I am finally ready for dating again, and after a glut of interesting men, 2 have now come along at once.
So I am meeting one this weekend for a drink - we have loads in common, but I dont think I will really fancy him judging by his pic. But I am messaging another, who I think Iwill fancy, and also have a fair bit in common with, but he is much less forthcoming (hasnt suggested meeting yet, less interesting emails).
So if I go out with guy no 1, is it still ok to be emailing guy no 2? At what point is it NOT ok to still be checking out other guys??

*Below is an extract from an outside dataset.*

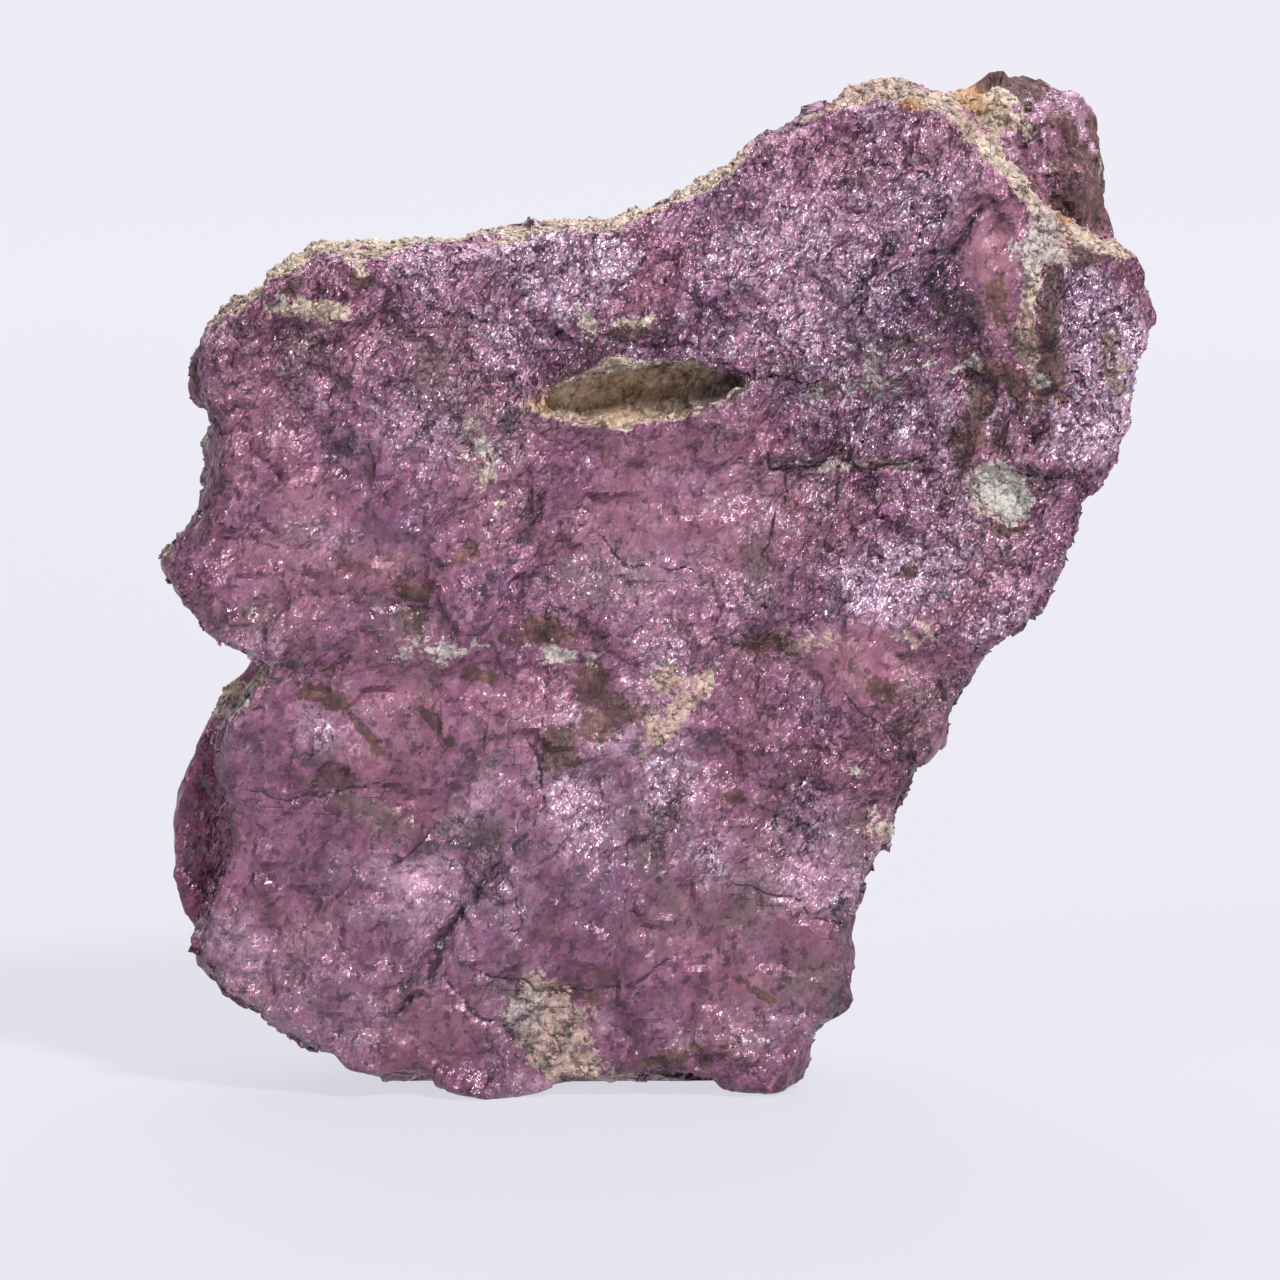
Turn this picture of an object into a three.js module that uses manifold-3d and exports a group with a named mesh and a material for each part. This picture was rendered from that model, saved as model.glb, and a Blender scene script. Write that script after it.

Sorry, these are stupid questions, but i am a complete novice!!

OP posts:
aseriouslyblondemoment · 10/04/2009 13:52

hey ragged how you doing?
long time no see!!
glad to hear that you're back on the old dating circuit
it's perfectly ok to be in contact with as many as you want to be imo
its only a no go if you choose to be in an actual relationship

raggedtrouseredphilanthropist · 10/04/2009 13:55

hey asbm!
Yeah, dipping my toes in again, and enjoying it!
I have moved, so I CAN actually go out dating now. Before I was miles from anywhere!!
So when does it become a 'relationship' as opposed to dating??? God, I am so naiive about these things - its 15 yrs since I dated!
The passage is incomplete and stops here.